For the first time this year, Screen International will present a Best Pitch Award to one of the projects presented at the Moscow Business Square. The prize will follow the model practised over the past seven years at Tallinn’s Baltic Event where the winner of the Best Pitch Award is followed editorially through all stages of production to festival premiere and international sales.
Moscow Business Square’s full line -up of projects to be pitched can be found at www.miffbs.ru/en/mcf
Festival juries
With less than 10 days to go before the opening of the 37th edition of the Moscow International Film Festival (MIFF), organisers have now unveiled the line-up of jury members for the International Jury under the presidency of veteran French director Jean-Jacques Annaud.
They are: British actress Jacqueline Bissett, German screenwriter Fred Breinersdorfer - whose latest film 13 Minutes about Georg Elser’s failed assassination attempt on Adolf Hitler premiered at this year’s Berlinale, Russian director Alexey Fedorchenko whose Angels of The Revolution had its national premiere at the Kinotavr festival in Sochi this week, and Hungarian-born producer and businessman Andrew Vajna.
MIFF’s documentary competition will be judged by a three-person jury including producer/sales agent Philippa Kowarsky, Armenian director and festival organiser Harutyan Khachatryan, and Russian producer-director Alexey Vakhrushev.
Ministry of Culture to back 25 projects
New films by Pavel Lungin, Andrey Konchalovsky and Ivan Tverdovsky are among 25 feature films, debuts, children’s films and TV series set to be funded by the Russian Federation’s Ministry of Culture.

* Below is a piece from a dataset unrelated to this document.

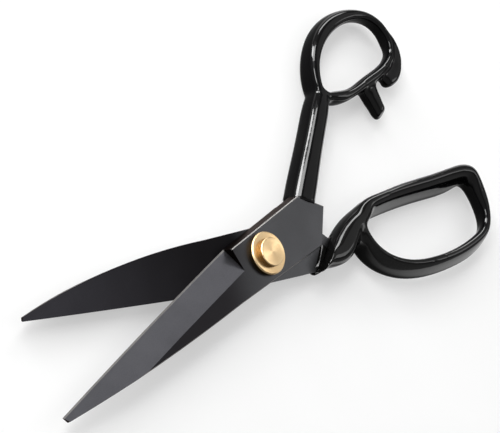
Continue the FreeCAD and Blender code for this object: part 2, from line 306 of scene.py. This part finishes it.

A committee of experts recommended that the Ministry provide production support for 14 projects in the auteur and experiemental cinema category, including Lungin’s thriller Queen of Spades, which was pitched at the Moscow Business Square in 2013; Corrections Class director Ivan Tverdovsky’s next feature Zoologia, Nikolai Dostal’s Monakh i Bes, to be produced by Igor Tolstunov, and veteran producer-director Konchalovsky’s follow-up to The Postman’s White Nights, Zhenri.
12 projects placed on the reserve list included Two Women director Vera Glagoleva’s new film Glinyanaya Yama as another collaboration with Horosho Productions, Oksana Bychkova’s Vrosliye Lyudi, and a sequel to Nord Star Pictures’ time travel adventure We Are From The Future, We Are From The Past by Dmitriy Korobkin..
While two debuts were recommended for funding, actor Grigoriy Dobrynin’s feature debut Slava was put on the reserve list along with Marmot-Film’s Vash Repetitor to be produced by Valery Todorovsky.